A tough-talking diplomat, she famously said when Cuban fighter jets downed two US planes “this is not cojones, this is cowardice.”
After the painful lessons in Rwanda and Bosnia – where she had unsuccessfully advocated for a tougher line against the Serbs during the invasion of Bosnian capital Sarajevo in 1995 – she oversaw the NATO bombings in Kosovo after Serbians began a program of ethnic cleansing over Albanians. NATO responded with an 11-week campaign of air strikes in 1999 that extended to Belgrade, which Time magazine later called “Madeleine’s War.”
A champion for Eastern Europe, Yugoslav leader Slobodan Milosevic once told her “Madame Secretary, you are not well-informed,” leading her to shoot back: “Don’t tell me I’m uninformed – I lived here.” Her fierce advocacy led Poland, Hungary and the Czech Republic to be admitted to NATO. She declared “Hallelujah!” at the signing ceremony.
After years of much more muted diplomats at the helm, Albright was a rock star both in the US and abroad – there were even rumors she would run for president in the Czech Republic. After President George W. Bush’s victory in 2000, she returned to Georgetown University, where she had taught in the 1980s. In 2005 she started a consulting firm, Albright Capital Management, focusing on emerging markets.
She remained active in Democratic party politics, supporting her old friend Hillary Clinton in 2008 and then Obama for the Democratic nomination. She continued to campaign fiercely for Clinton, and said then-candidate Donald Trump had “damaged” the US standing in the world.

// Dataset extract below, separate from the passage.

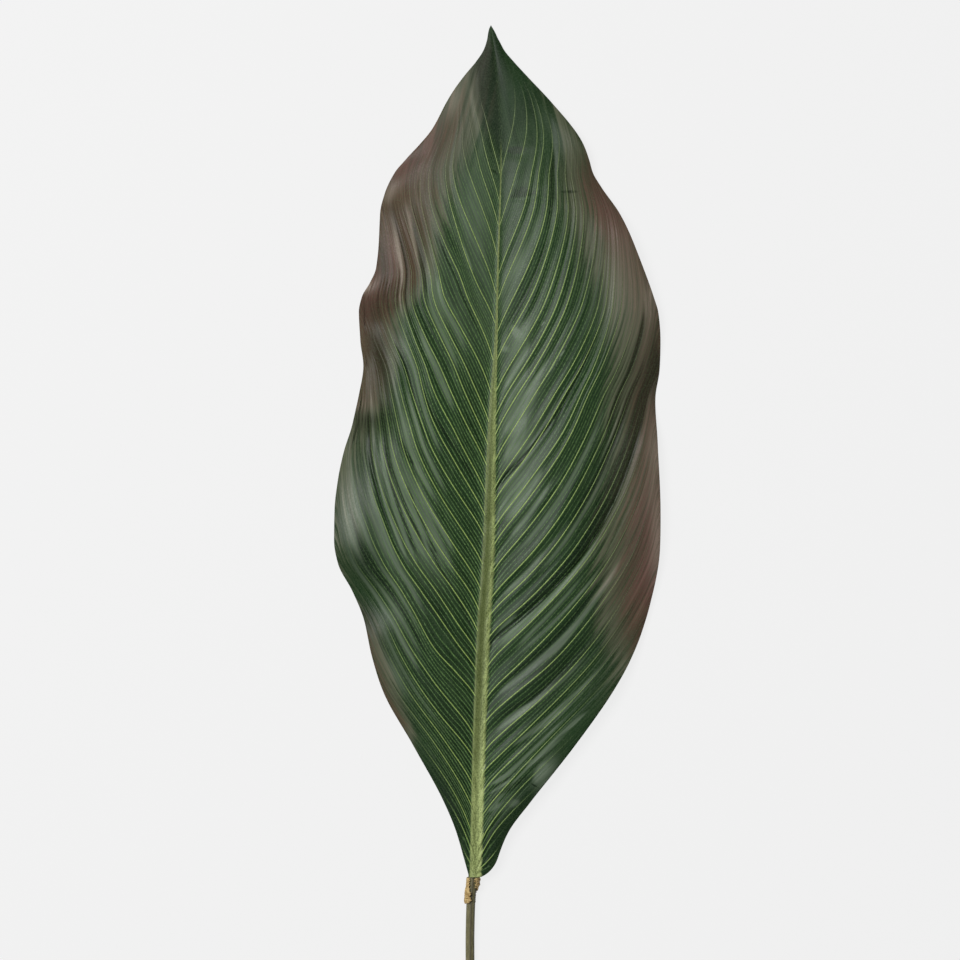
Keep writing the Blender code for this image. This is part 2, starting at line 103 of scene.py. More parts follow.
# How far each vein strays from that climb, as (start, at 1/4, 1/2 and 3/4 of the way out, and at
# the margin), all as parts of the length.
BENDS_LEFT = (
    (0, 0, 0, 0, 0), (0.05, -0.008, -0.012, -0.01, 0), (0.10, -0.012, -0.024, -0.026, -0.01),
    (0.137, -0.016, -0.031, -0.032, -0.01), (0.163, -0.009, -0.019, -0.02, 0.01),
    (0.213, -0.012, -0.021, 0.014, 0.035), (0.243, -0.005, 0.002, 0.034, 0.045),
    (0.263, -0.003, 0.01, 0.033, 0.04), (0.287, 0.002, 0.012, 0.024, 0.03),
    (0.312, 0, 0.004, 0.009, 0.015), (0.337, -0.002, -0.005, -0.004, 0),
    (0.369, -0.008, -0.016, -0.02, -0.01), (0.404, -0.015, -0.03, -0.034, 0),
    (0.428, -0.014, -0.033, -0.012, 0.01), (0.455, -0.015, -0.038, -0.018, 0),
    (0.488, -0.021, -0.038, -0.03, -0.01), (0.513, -0.018, -0.027, -0.028, -0.01),
    (0.54, -0.019, -0.03, -0.02, 0), (0.577, -0.022, -0.04, -0.012, 0),
    (0.616, -0.012, -0.03, -0.01, 0), (0.662, -0.021, -0.004, 0, 0),
    (0.697, -0.008, -0.006, 0, 0), (0.741, 0.004, -0.01, -0.008, 0), (0.8, 0.003, -0.006, 0, 0),
    (1, 0, 0, 0, 0),
)
BENDS_RIGHT = (
    (0, 0, 0, 0, 0), (0.028, 0, 0, 0.004, 0.016), (0.065, -0.009, -0.016, -0.012, 0),
    (0.096, -0.011, -0.023, -0.026, -0.008), (0.122, -0.015, -0.026, -0.026, -0.006),
    (0.147, -0.012, -0.023, -0.019, 0.01), (0.183, -0.009, -0.018, -0.009, 0.006),
    (0.211, -0.002, 0.001, 0.011, 0.022), (0.25, 0, 0.004, 0.011, 0.018),
    (0.272, -0.009, -0.011, -0.008, 0.004), (0.311, -0.011, -0.013, -0.004, 0.02),
    (0.345, -0.011, -0.015, -0.004, 0.033), (0.394, -0.014, -0.021, 0.009, 0.045),
    (0.414, -0.017, -0.026, 0.013, 0.04), (0.446, -0.02, -0.025, -0.007, 0.02),
    (0.493, -0.012, -0.012, -0.008, 0), (0.54, -0.01, -0.008, 0.006, 0.01),
    (0.618, -0.01, -0.003, 0.005, 0.01), (0.66, -0.003, 0.004, 0.008, 0.01),
    (0.72, 0.006, 0.016, 0.016, 0.01), (0.8, 0.009, 0.01, 0.008, 0), (0.9, 0.004, 0.004, 0, 0),
    (1, 0, 0, 0, 0),
)
BEND_PLACES = (0, 0.25, 0.5, 0.75, 1)
VEIN_RIDGE = 0.4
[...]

Albright continued to follow foreign affairs, telling “that she did not trust Russian President Vladimir Putin. She later would call Trump “the most undemocratic president I have ever seen in American history” in her book “Fascism.”
Although Albright was the first woman to serve as secretary of state, two of the next three secretaries of state were women (Condoleezza Rice and Clinton), leading her granddaughter to say, “So what’s the big deal about Grandma Maddy being secretary of state? I thought only girls are secretary of state. ”
The White House announced in a statement on Wednesday that flags would be flown at half-staff through Sunday.